La peine de mort doit être abolie, même s’il existe un risque d’augmentation de la criminalité. L’État de droit ne nous permet pas de faire tout ce que nous voulons simplement parce que cela semble efficace.

Au Japon, on sait très peu de choses sur la manière dont les exécutions ont lieu. Quelles améliorations souhaiteriez-vous en termes de transparence?

La position officielle du ministère de la Justice est que ces informations ne peuvent pas être publiées parce qu’il s’agit de données privées. Nous recommandons cependant que les circonstances des exécutions, et les raisons des détentions prolongées qui les précèdent, soient rendues publiques sans que les personnes soient identifiées.

Sans transparence, nous ne pouvons, par exemple, même pas estimer si la pendaison est une méthode d’exécution appropriée.

L’abolition de la peine de mort a fait l’objet d’initiatives politiques dans le monde entier. Mais dans les milieux politiques japonais, les discussions semblent avancer très lentement.

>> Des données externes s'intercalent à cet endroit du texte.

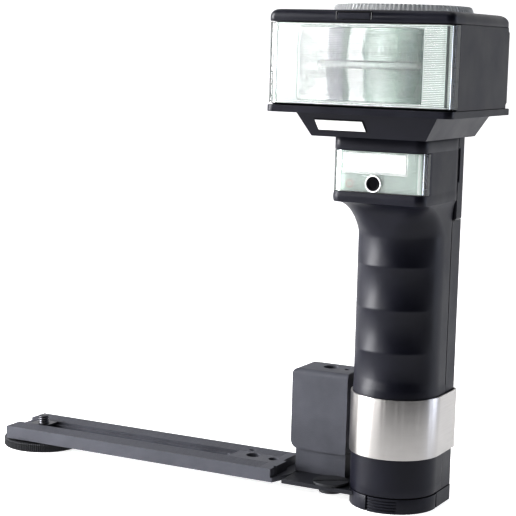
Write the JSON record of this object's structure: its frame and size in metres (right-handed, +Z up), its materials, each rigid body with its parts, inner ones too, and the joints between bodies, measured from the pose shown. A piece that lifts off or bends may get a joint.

Un parlementaire opposé à la peine de mort m’a dit un jour: «Si je fais campagne pour l’abolition de la peine de mort dans ma circonscription, je vais immédiatement perdre des milliers de voix». Cette sentence est normale pour les citoyens et citoyennes japonais. C’est pourquoi les hommes et les femmes politiques ont le sentiment de ne pas pouvoir se positionner publiquement en faveur de son abolition.

Dans un récent sondage réalisé en SuisseLien externe, 20% des personnes interrogées ont déclaré qu’elles soutiendraient la réintroduction de la peine de mort.

En Allemagne aussi, les sondages d’opinion montrent que 20 à 30% y sont favorables. Mais au Japon, cette proportion représente 80% de la population. Un débat devrait toutefois avoir lieu.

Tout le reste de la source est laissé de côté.